If the program needed to process only the x1, x2, etc coordinates, then unnamed variables could be used in multiple assignment statements:

while (!q.isEmpty()) {
    var x = q.pop();
    var _ = q.pop();
    var _ = q.pop(); 
    ... new Point(x, 0) ...
}
String s = ...
try { 
    int i = Integer.parseInt(s);
    ... i ...
} catch (NumberFormatException _) { 
    System.out.println("Bad number: " + s);
}

Unnamed variables can be used in multiple catch blocks:

try { ... } 
catch (Exception _) { ... } 
catch (Throwable _) { ... }
try (var _ = ScopedContext.acquire()) {
    ... no use of acquired resource ...
}
...stream.collect(Collectors.toMap(String::toUpperCase, _ -> "NODATA"))

Risks and Assumptions

We assume that very little code is using _ as a variable name. Such code was almost certainly written for JDK 7 or earlier, and has not been recompiled on JDK 9 or later. The risk to such code is a compile-time error when reading or writing a variable called _, and when declaring any other kind of entity (class, field, etc) with the name _. We assume that developers can modify such code to avoid using _ as the name of a variable or any other kind of entity, e.g., by renaming _ to _1.
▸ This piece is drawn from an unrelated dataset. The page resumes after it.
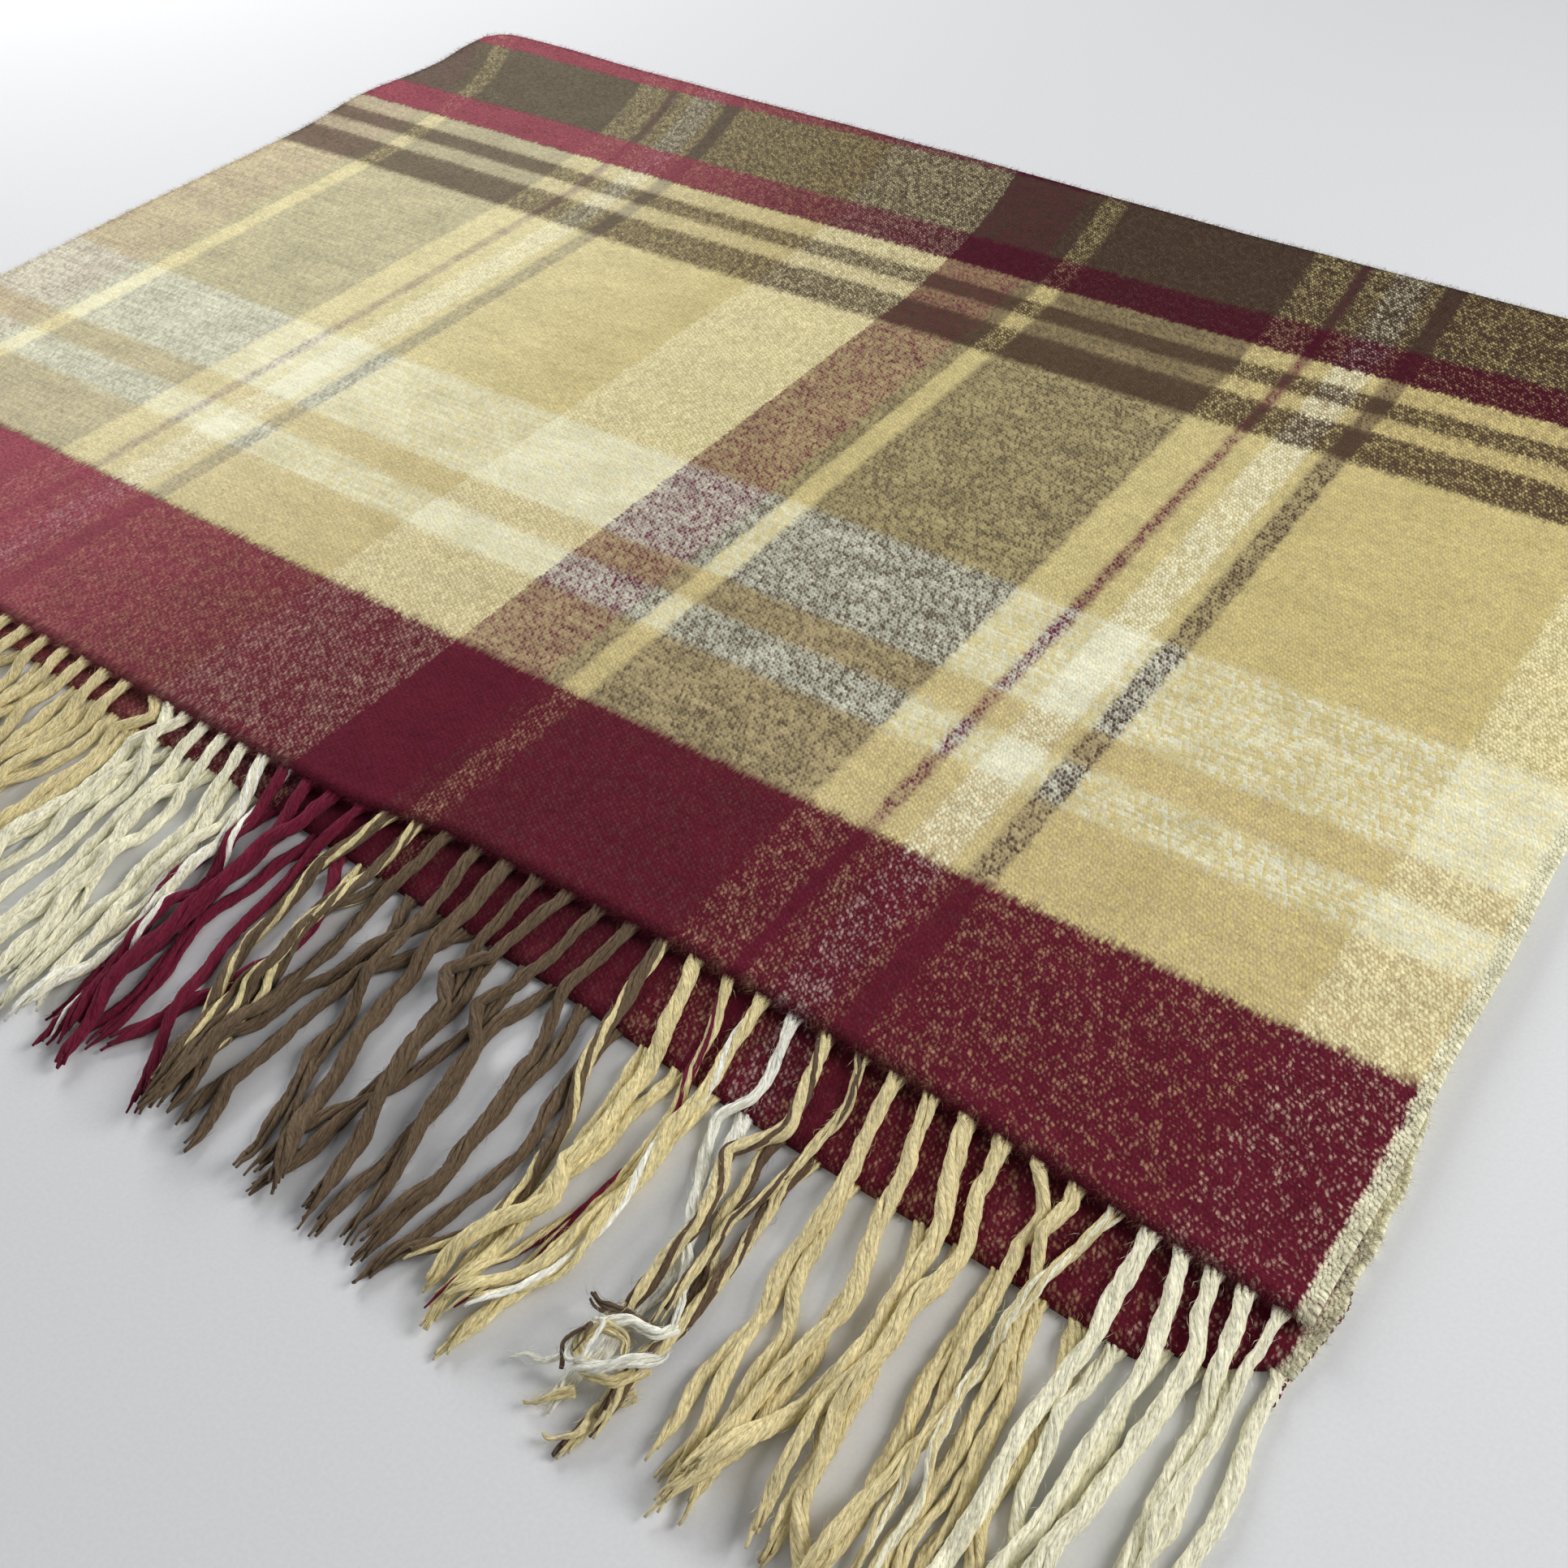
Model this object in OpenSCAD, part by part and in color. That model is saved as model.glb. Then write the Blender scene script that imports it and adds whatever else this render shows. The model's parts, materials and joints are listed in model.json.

We expect developers of static analysis tools to realize the new role of _ for unnamed variables, and avoid flagging the non-use of such variables in modern code.

Alternatives

It would be possible to apply the concept of unnamed variables to method parameters. However, this has some interactions with specification (how do you write javadoc for unnamed parameters?) and overriding (what does it mean to override a method with unnamed parameters?), so it will not be pursued in this JEP.

JEP 302 examined the issue of unused lambda parameters, and identified the role of underscore to denote them, but also covered many other issues which were deemed to be handled better in other ways.